Hand back each line, unchanged, from the top down to the line where "socket.default_value = value" sits.
=== Collected material ===
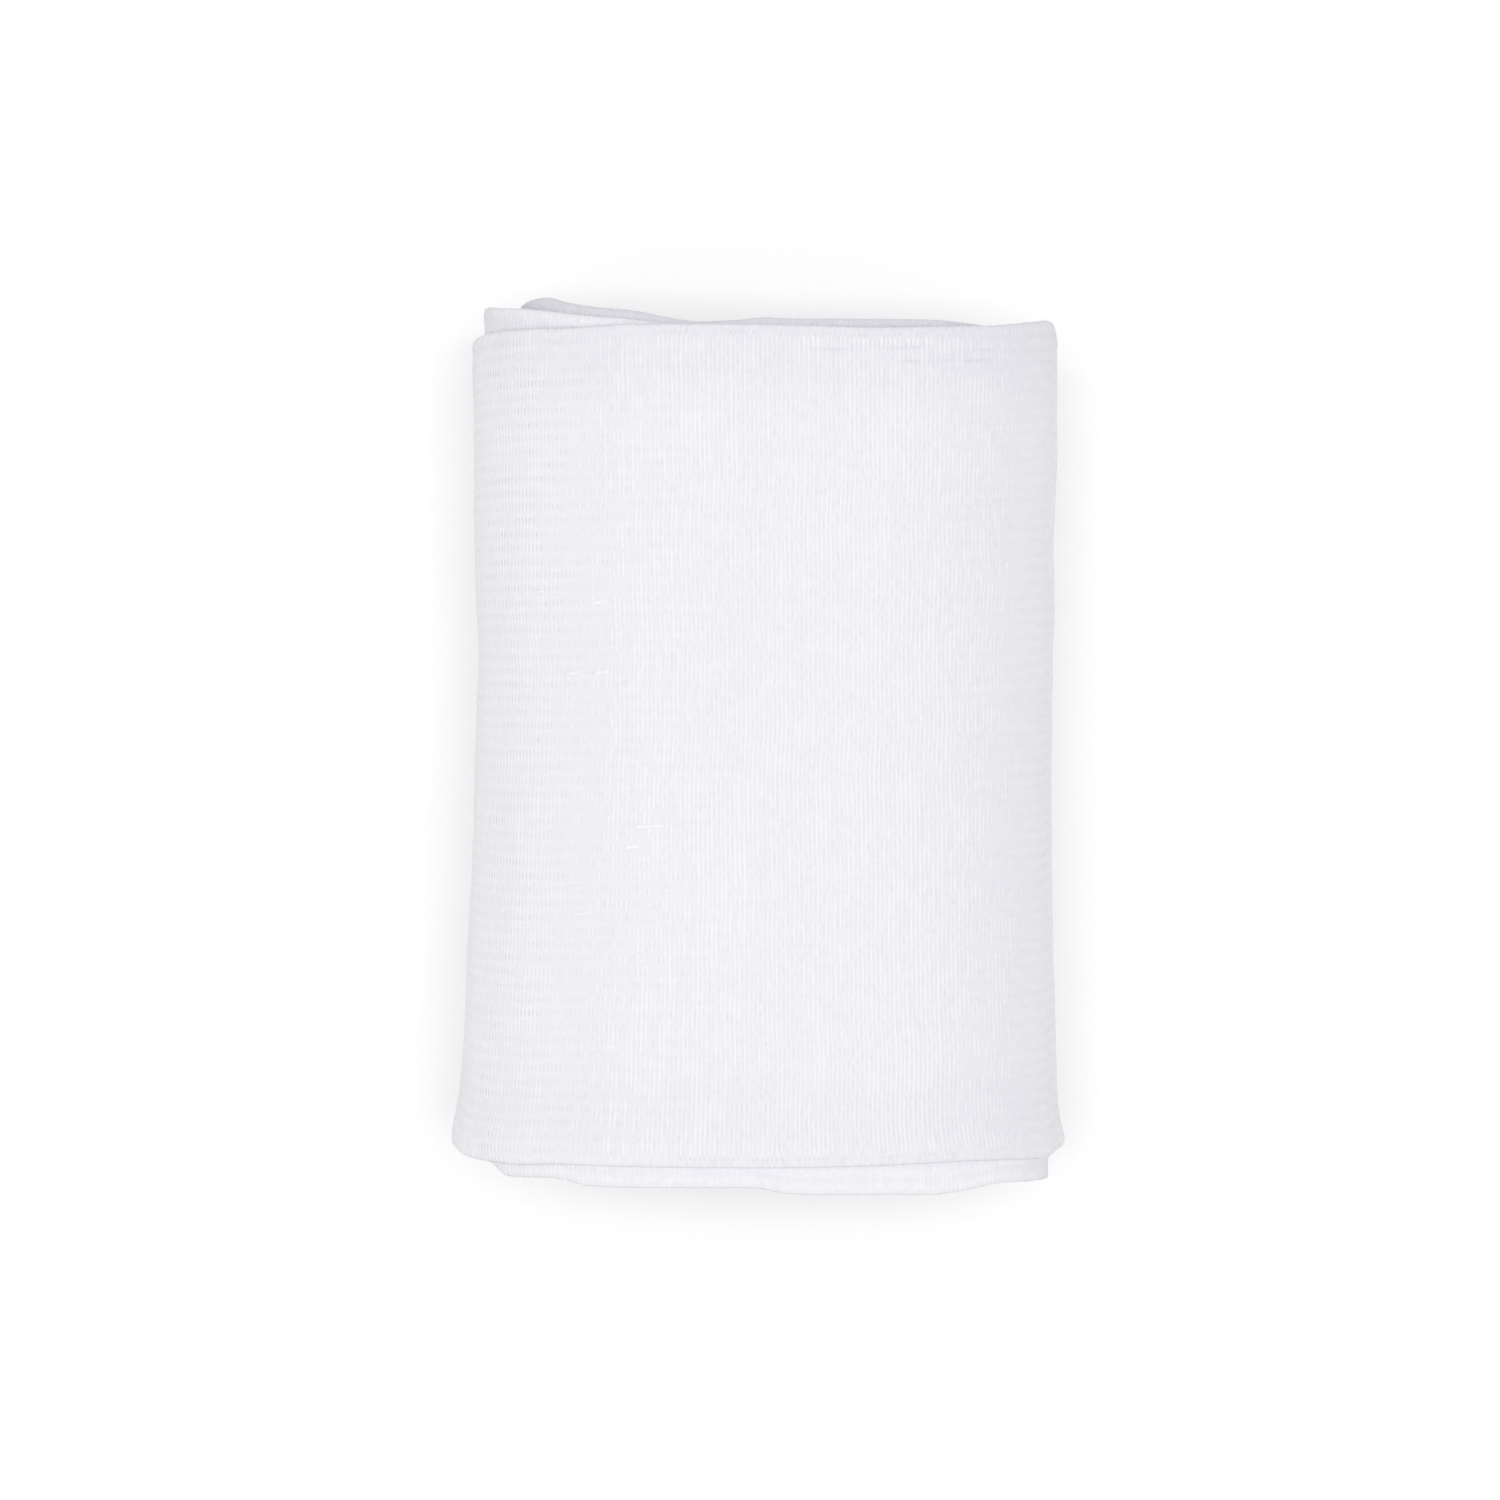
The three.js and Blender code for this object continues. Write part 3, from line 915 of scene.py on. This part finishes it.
def make_edge_loops(name, at_top, seed):
    """The slanted loops of yarn that close one long edge of the strip."""
    chance = np.random.default_rng(seed)
    length, turn, across, layer = loop_places(chance, at_top)
    lift = EDGE_LOOP[:, 3] if at_top else EDGE_LOOP[:, 3] - BOTTOM_LOOP_DEPTH
    path = cloth_point(turn, across, layer, np.broadcast_to(lift, turn.shape))
    strip_way = cloth_point(turn + TURN_STEP, across, layer) - cloth_point(turn - TURN_STEP, across, layer)
    tangent = unit(np.gradient(path, axis=1))
    second = unit(np.cross(tangent, strip_way))
    first = np.cross(second, tangent)
    radius = LOOP_RADIUS * chance.uniform(*LOOP_SIZES, (len(path), 1, 1))
    angles = 2 * math.pi * np.arange(LOOP_SIDES) / LOOP_SIDES
    rounds = [path + radius * (math.cos(angle) * first + math.sin(angle) * second) for angle in angles]
    points = np.stack(rounds, axis=2).reshape(-1, 3)
    points[:, 2] = np.maximum(points[:, 2], 0)
    places = np.stack([length, across + 0 * length, layer], axis=-1)
    places = np.repeat(places[:, :, None, :], LOOP_SIDES, axis=2).reshape(-1, 3)
    return make_mesh(name, points, tube_faces(len(path), len(EDGE_LOOP), LOOP_SIDES), places)


class Shader:
    """Short ways to build one material's nodes."""

    def __init__(self, name):
        self.material = bpy.data.materials.new(name)
        self.material.use_nodes = True
        self.tree = self.material.node_tree
        self.surface = self.tree.nodes["Principled BSDF"]
        self.surface.inputs["Roughness"].default_value = ROUGHNESS
        self.surface.inputs["Specular IOR Level"].default_value = SHINE

    def plug(self, socket, value):
        """Links a socket to another node's output, or sets it."""
        if isinstance(value, bpy.types.NodeSocket):
            self.tree.links.new(value, socket)
        else:
            socket.default_value = value

    def math(self, operation, *values):
        node = self.tree.nodes.new("ShaderNodeMath")
        node.operation = operation
        for socket, value in zip(node.inputs, values):
            self.plug(socket, value)
        return node.outputs[0]

    def joined(self, operation, values):
        total = values[0]
        for value in values[1:]:
            total = self.math(operation, total, value)
        return total

    def sum(self, *values):
        return self.joined("ADD", values)

    def product(self, *values):
        return self.joined("MULTIPLY", values)

    def remap(self, value, low, high, to_low=0.0, to_high=1.0):
        """A soft step from to_low to to_high while the value goes from low to high."""
        node = self.tree.nodes.new("ShaderNodeMapRange")
        node.interpolation_type = "SMOOTHSTEP"
        for socket, given in zip(node.inputs, (value, low, high, to_low, to_high)):
            self.plug(socket, given)
        return node.outputs["Result"]

    def vector(self, x, y, z=0.0):
        node = self.tree.nodes.new("ShaderNodeCombineXYZ")
        for socket, value in zip(node.inputs, (x, y, z)):
            self.plug(socket, value)
        return node.outputs[0]

    def step(self, length, from_turn, to_turn):
        """A soft step from 0 to 1 between two places along the strip."""
        return self.remap(length, length_at(from_turn), length_at(to_turn))

    def end_shade(self, length, across):
        """The outer turn is a little darker at both ends."""
        most_top, top_from, top_to = TOP_END
        most_bottom, bottom_from, bottom_to = BOTTOM_END
        top = self.remap(across, top_from, top_to, 0.0, most_top)
        bottom = self.remap(across, bottom_from, bottom_to, 0.0, most_bottom)
        bottom = self.product(bottom, self.remap(across, *BOTTOM_END_FADE))
        return self.product(self.sum(top, bottom), self.step(length, *OUTER_TURN_STEP))

    def place_shade(self, length, across):
        """Painted shade towards the roll's sides and on the inner turns, painted light at its far left, and
        the outer turn's darker ends.
        """
        total = self.end_shade(length, across)
        for shade, start, end in STRETCH_PAINTED_SHADING:
            stretch = self.product(self.step(length, *start), shade)
            if end:
                stretch = self.product(stretch, self.step(length, *end))
            total = self.sum(total, stretch)
        return total

    def noise(self, x, y, rates, detail=2.0):
        """Soft noise about 0, from about -0.5 to 0.5, that changes at these rates."""
        node = self.tree.nodes.new("ShaderNodeTexNoise")
        self.plug(node.inputs["Vector"], self.vector(self.product(x, rates[0]), self.product(y, rates[1])))
        node.inputs["Scale"].default_value = 1.0
        node.inputs["Detail"].default_value = detail
        return self.math("SUBTRACT", node.outputs["Fac"], 0.5)

    def chance(self, x, y):
        """An even chance value from 0 to 1 for each whole place."""
        node = self.tree.nodes.new("ShaderNodeTexWhiteNoise")
        node.noise_dimensions = "2D"
        self.plug(node.inputs["Vector"], self.vector(self.math("FLOOR", x), self.math("FLOOR", y)))
        return node.outputs["Value"]

    def mix(self, share, first, second):
        node = self.tree.nodes.new("ShaderNodeMix")
        node.data_type = "RGBA"
        self.plug(node.inputs[0], self.math("MINIMUM", self.math("MAXIMUM", share, 0.0), 1.0))
        self.plug(node.inputs[6], first)
        self.plug(node.inputs[7], second)
        return node.outputs[2]

    def tint(self, shade):
        """The surface's colour: the brightest yarn at a shade of -0.25, and the shaded gap's colour at 1."""
        share = self.math("MULTIPLY_ADD", shade, SHADE_SHARE, BRIGHT_SHARE)
        self.plug(self.surface.inputs["Base Color"], self.mix(share, BRIGHT_YARN, SHADED_GAP))

    def bump(self, height, distance):
        node = self.tree.nodes.new("ShaderNodeBump")
        node.inputs["Distance"].default_value = distance * MM
        self.plug(node.inputs["Height"], height)
        self.plug(self.surface.inputs["Normal"], node.outputs[0])

    def kept_value(self, key, output="Fac"):
        """What the mesh keeps under a name at each point."""
        node = self.tree.nodes.new("ShaderNodeAttribute")
        node.attribute_name = key
        return node.outputs[output]

    def strip_place(self):
        """The length along the strip, the width across it, both in millimetres, and the layer."""
        parts = self.tree.nodes.new("ShaderNodeSeparateXYZ")
        self.tree.links.new(self.kept_value("strip_place", "Vector"), parts.inputs[0])
        return parts.outputs


def painted_crease_lines(s, length, across):
    """Painted shade in fine lines along the creases beside the outer turn's top edge, from 0 to 1."""
    total = 0.0
    for start, end, place in CREASE_LINES:
        starting = s.step(length, start, start + CREASE_START_FADE)
        run = s.product(starting, s.step(length, end, end - CREASE_END_FADE))
        wander = s.product(s.noise(length, place, LINE_WANDER_RATES), LINE_WANDER)
        from_line = s.math("ABSOLUTE", s.sum(across, wander, -place))
        broken = s.remap(s.noise(length, place, LINE_BREAK_RATES), *LINE_BREAKS)
        line = s.remap(from_line, *LINE_EDGE, 1.0, 0.0)
        total = s.sum(total, s.product(run, broken, line))
    return total


def raised_area(s, length, layer):
    """Where raised ribs lie on the strip: 1 there, and 0 elsewhere."""
    at_left = s.step(length, SLITS_TO, RIBS_FROM)
    at_right = s.step(length, RIBS_TO, RIBS_TO - RAISED_END_FADE)
    return s.product(at_left, at_right, s.math("LESS_THAN", layer, OUTER_FACE_END))


def painted_shade_between_ribs(s, length, across, raised):
    """Painted shade on the ground between the raised ribs, deeper in some gaps."""
    from_first_rib = s.math("SUBTRACT", length, length_at(SLITS_TO))
    depth = s.remap(s.noise(from_first_rib, across, GAP_RATES, GAP_DETAIL), *GAP_DEPTHS)
    most = s.math("MULTIPLY_ADD", s.step(length, *DEEP_GAPS), GAP_PAINTED_SHADE_RIGHT, GAP_PAINTED_SHADE)
    gap = s.product(s.kept_value("rib_show"), depth, most)
    return s.product(raised, s.sum(gap, BETWEEN_RIBS_PAINTED_SHADE))


def slits(s, length, across, rib_wave, row_band):
    """Painted shade in fine slits between the painted ribs on the left, from 0 to about 1."""
    patches = s.remap(s.noise(length, across, PATCH_RATES), *SLIT_PATCHES)
    more_at_top = s.remap(across, *SLIT_GROWTH)
    at_left = s.step(length, RIBS_FROM, SLITS_TO)
    valleys = s.remap(rib_wave, *SLIT_VALLEYS)
    return s.product(valleys, row_band, patches, more_at_top, at_left)


def row_painted_shade(s, length, row_wave):
    """Painted shade in the rows' valleys, on the left and on the far right."""
    bands = [s.product(s.step(length, *where), shade) for shade, where in ROW_PAINTED_SHADES]
    return s.product(row_wave, s.sum(*bands))


def hem_painted_shade(s, across):
    """Painted shade in a narrow band just inside the top edge, under its loops."""
    hem = s.remap(s.math("PINGPONG", across, STRIP_WIDTH / 2), *HEM_STEP, HEM_PAINTED_SHADE, 0.0)
    return s.product(hem, s.math("GREATER_THAN", across, STRIP_WIDTH / 2))


def knit_material():
    """The strip's ground with its pattern, painted shade between the ribs, in slits, creases and rows'
    valleys and towards the roll's sides, and ribs painted on where none are raised.
    """
    s = Shader("knit")
    length, across, layer = s.strip_place()
    raised = raised_area(s, length, layer)
    painted = s.math("SUBTRACT", 1.0, raised)
    drift = s.noise(length, across, DRIFT_RATES)
    rib_place = s.product(s.sum(length, s.product(drift, RIB_DRIFT)), 1 / RIB_PITCH)
    chance = s.chance(rib_place, s.sum(s.product(across, 1 / ROW_PITCH), 0.5))
    rib_wave = s.math("COSINE", s.product(rib_place, 2 * math.pi))
    row_wave = s.math("COSINE", s.product(across, 2 * math.pi / ROW_PITCH))
    row_band = s.remap(row_wave, *ROW_BAND)
    rib = s.product(rib_wave, painted, s.math("MULTIPLY_ADD", chance, *STITCH_SHARES))
    rib = s.product(rib, s.math("MULTIPLY_ADD", row_band, *ROW_SHARES))
    grain = s.noise(length, across, GRAIN_RATES)
    shade = s.sum(
        GROUND_SHADE,
        painted_shade_between_ribs(s, length, across, raised),
        s.product(rib, PAINTED_RIB_SHADE),
        s.product(painted, s.math("SUBTRACT", chance, 0.5), STITCH_SHADE),
        s.product(grain, GRAIN_SHADE),
        row_painted_shade(s, length, row_wave),
        s.product(slits(s, length, across, rib_wave, row_band), chance, SLIT_PAINTED_SHADE),
        s.product(s.noise(length, across, BLOTCH_RATES), s.step(length, *BLOTCHES), BLOTCH_SHADE),
        hem_painted_shade(s, across),
        s.product(painted_crease_lines(s, length, across), CREASE_PAINTED_SHADE),
        s.product(s.kept_value("covered"), COVERED_SHADE),
        s.place_shade(length, across),
    )
    s.tint(shade)
    s.bump(s.sum(rib, grain), GRAIN_BUMP)
    return s.material


def yarn_shade(s, length, across, shade):
    """Gives yarn its fibres, over a shade, and the painted light and shade of its place on the strip."""
    fibre = s.noise(length, across, FIBRE_RATES)
    s.tint(s.sum(shade, s.product(fibre, FIBRE_SHADE), s.place_shade(length, across)))
    s.bump(fibre, FIBRE_BUMP)
    return s.material


def rib_material():
    """Yarn of the raised ribs, brighter where a stroke stands out, with the creases' painted shade."""
    s = Shader("rib yarn")
    length, across, _ = s.strip_place()
    stroke = s.product(s.kept_value("stroke"), STROKE_SHADE)
    crease = s.product(painted_crease_lines(s, length, across), CREASE_PAINTED_SHADE)
    at_sides = s.sum(*[s.step(length, *side) for side in SIDE_RIBS])
    shade = s.sum(RIB_SHADE, stroke, crease, s.product(at_sides, SIDE_RIB_SHADE))
    return yarn_shade(s, length, across, shade)


def edge_material(name, shade):
    """Plain yarn of the edge loops and of the floats, whose single stitches differ a little."""
    s = Shader(name)
    length, across, _ = s.strip_place()
    chance = s.chance(s.product(length, 1 / LOOP_PITCH), s.product(across, 1 / STRIP_WIDTH))
    shade = s.math("MULTIPLY_ADD", chance, EDGE_STITCH_RANGE, shade - EDGE_STITCH_RANGE / 2)
    return yarn_shade(s, length, across, shade)


def make_floor():
    """A plain pale table top."""
    half = TABLE_HALF_WIDTH
    corners = [(-half, -half, 0), (half, -half, 0), (half, half, 0), (-half, half, 0)]
    mesh = bpy.data.meshes.new("floor")
    mesh.from_pydata(corners, [], [(0, 1, 2, 3)])
    floor = bpy.data.objects.new("floor", mesh)
    bpy.context.collection.objects.link(floor)
    shader = Shader("table top")
    shader.surface.inputs["Base Color"].default_value = TABLE_TOP
    shader.surface.inputs["Emission Color"].default_value = WHITE
    shader.surface.inputs["Emission Strength"].default_value = TABLE_GLOW
    floor.data.materials.append(shader.material)
    return floor


def make_light():
    """A bright, even room, and a wide soft lamp overhead."""
    world = bpy.data.worlds.new("room")
    world.use_nodes = True
    background = world.node_tree.nodes["Background"]
    background.inputs["Color"].default_value = WHITE
    background.inputs["Strength"].default_value = ROOM_BRIGHTNESS
    bpy.context.scene.world = world
    lamp = bpy.data.lights.new("key", "AREA")
    lamp.shape = "RECTANGLE"
    lamp.size = LAMP_WIDTH
    lamp.size_y = LAMP_DEPTH
    lamp.energy = LAMP_POWER
    key = bpy.data.objects.new("key", lamp)
    key.location = LAMP_PLACE
    bpy.context.collection.objects.link(key)


def make_camera():
    """Straight above the roll, with the roll's axis up the picture."""
    data = bpy.data.cameras.new("camera")
    data.sensor_width = SENSOR_WIDTH
    data.lens = CAMERA_LENS
    camera = bpy.data.objects.new("camera", data)
    camera.location = CAMERA_PLACE
    bpy.context.collection.objects.link(camera)
    bpy.context.scene.camera = camera


def build():
    """The strip with its yarns, on the table, in the light and before the camera."""
    floor = make_floor()
    strip = make_strip()
    ribs = make_ribs()
    top_loops = make_edge_loops("top_edge_loops", True, TOP_LOOP_SEED)
    bottom_loops = make_edge_loops("bottom_edge_loops", False, BOTTOM_LOOP_SEED)
    floats = make_floats()
    strip.data.materials.append(knit_material())
    ribs.data.materials.append(rib_material())
    top_loops.data.materials.append(edge_material("top edge yarn", TOP_EDGE_SHADE))
    # The bottom edge's loops get painted light against the shade along that edge
    bottom_loops.data.materials.append(edge_material("bottom edge yarn", BOTTOM_EDGE_PAINTED_LIGHT))
    # The floats' yarn is painted brighter, a painted highlight
    floats.data.materials.append(edge_material("float yarn", FLOAT_PAINTED_HIGHLIGHT))
    details = [ribs, top_loops, bottom_loops, floats]
    for piece in [strip, *details]:
        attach(piece, "root")
    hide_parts("bandage_roll")
    make_light()
    make_camera()
    bpy.context.scene.view_settings.view_transform = "Standard"


build()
===
Response
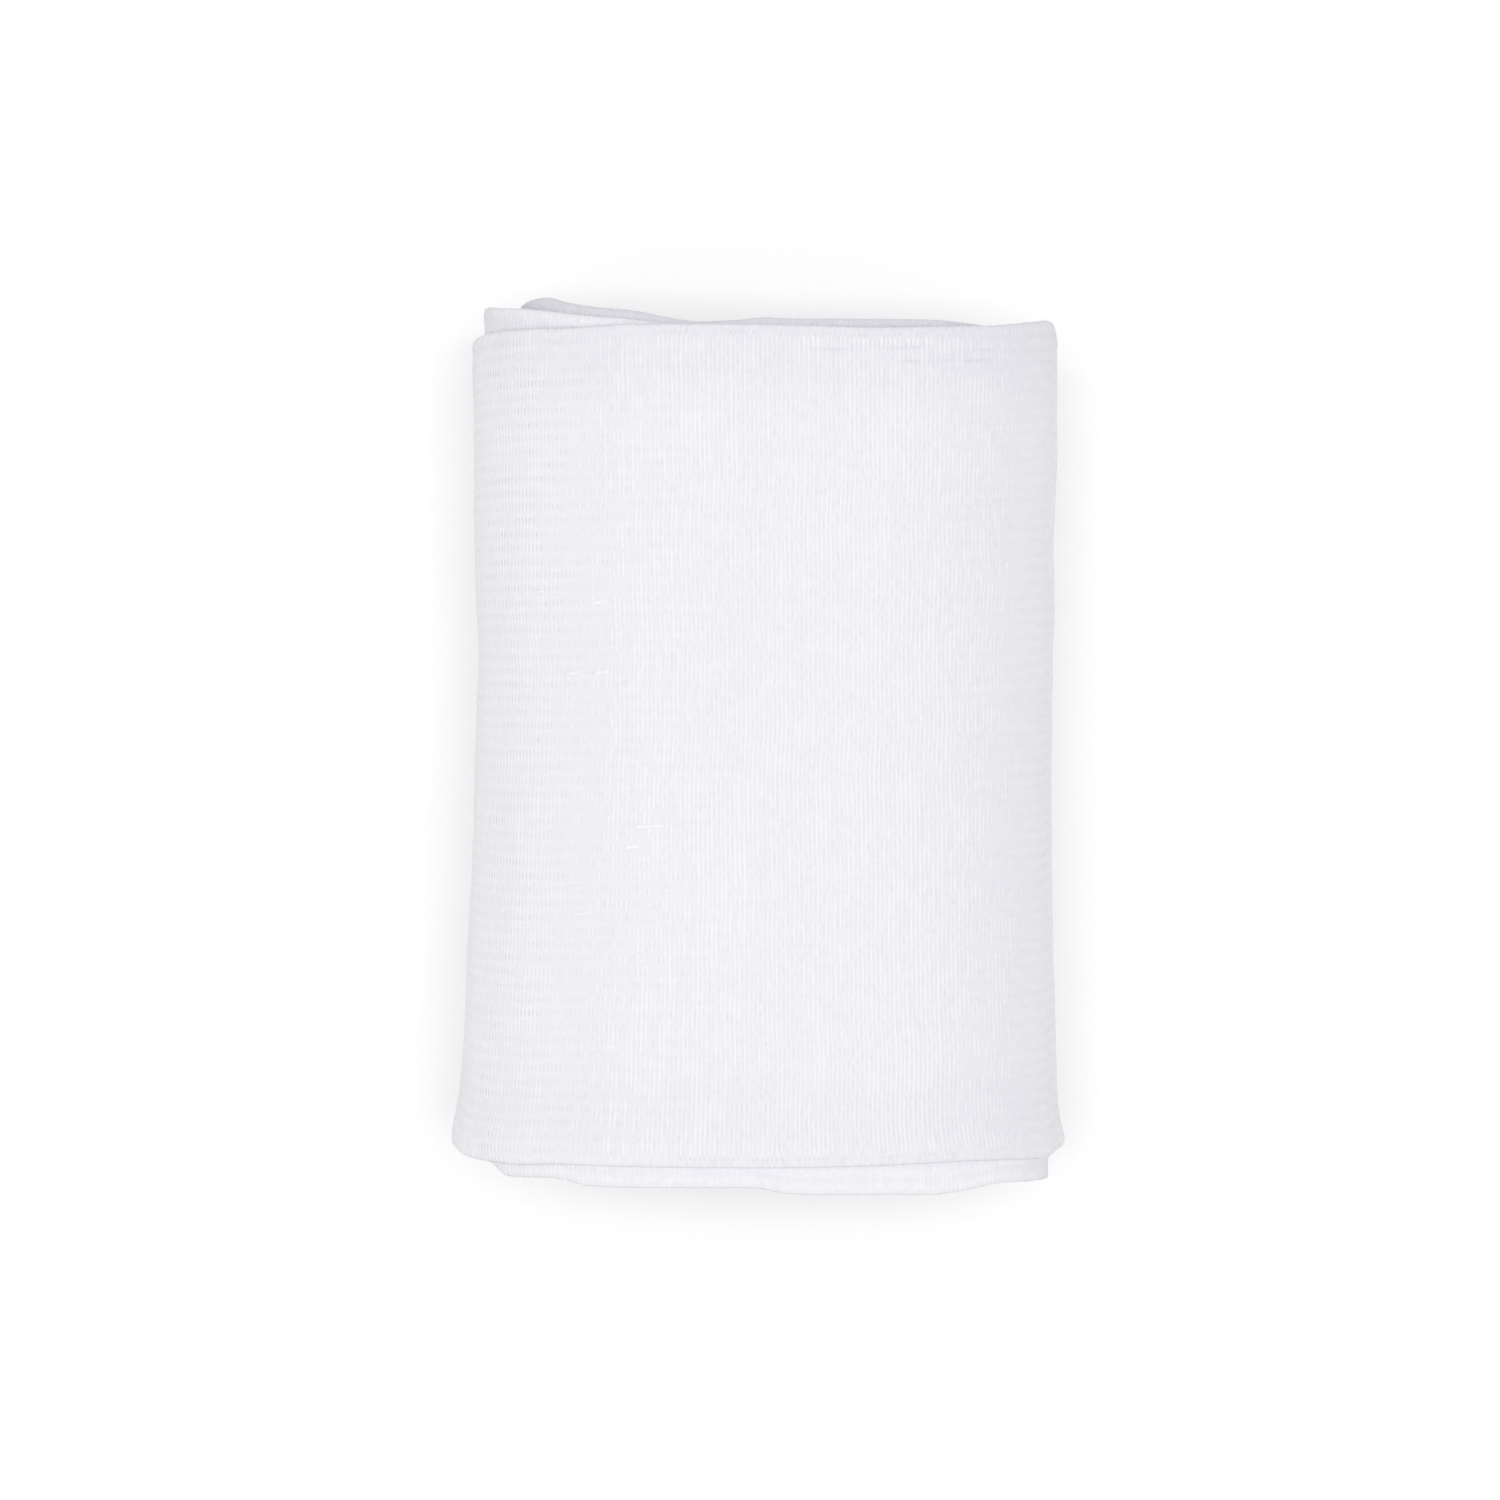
The three.js and Blender code for this object continues. Write part 3, from line 915 of scene.py on. This part finishes it.
def make_edge_loops(name, at_top, seed):
    """The slanted loops of yarn that close one long edge of the strip."""
    chance = np.random.default_rng(seed)
    length, turn, across, layer = loop_places(chance, at_top)
    lift = EDGE_LOOP[:, 3] if at_top else EDGE_LOOP[:, 3] - BOTTOM_LOOP_DEPTH
    path = cloth_point(turn, across, layer, np.broadcast_to(lift, turn.shape))
    strip_way = cloth_point(turn + TURN_STEP, across, layer) - cloth_point(turn - TURN_STEP, across, layer)
    tangent = unit(np.gradient(path, axis=1))
    second = unit(np.cross(tangent, strip_way))
    first = np.cross(second, tangent)
    radius = LOOP_RADIUS * chance.uniform(*LOOP_SIZES, (len(path), 1, 1))
    angles = 2 * math.pi * np.arange(LOOP_SIDES) / LOOP_SIDES
    rounds = [path + radius * (math.cos(angle) * first + math.sin(angle) * second) for angle in angles]
    points = np.stack(rounds, axis=2).reshape(-1, 3)
    points[:, 2] = np.maximum(points[:, 2], 0)
    places = np.stack([length, across + 0 * length, layer], axis=-1)
    places = np.repeat(places[:, :, None, :], LOOP_SIDES, axis=2).reshape(-1, 3)
    return make_mesh(name, points, tube_faces(len(path), len(EDGE_LOOP), LOOP_SIDES), places)


class Shader:
    """Short ways to build one material's nodes."""

    def __init__(self, name):
        self.material = bpy.data.materials.new(name)
        self.material.use_nodes = True
        self.tree = self.material.node_tree
        self.surface = self.tree.nodes["Principled BSDF"]
        self.surface.inputs["Roughness"].default_value = ROUGHNESS
        self.surface.inputs["Specular IOR Level"].default_value = SHINE

    def plug(self, socket, value):
        """Links a socket to another node's output, or sets it."""
        if isinstance(value, bpy.types.NodeSocket):
            self.tree.links.new(value, socket)
        else:
            socket.default_value = value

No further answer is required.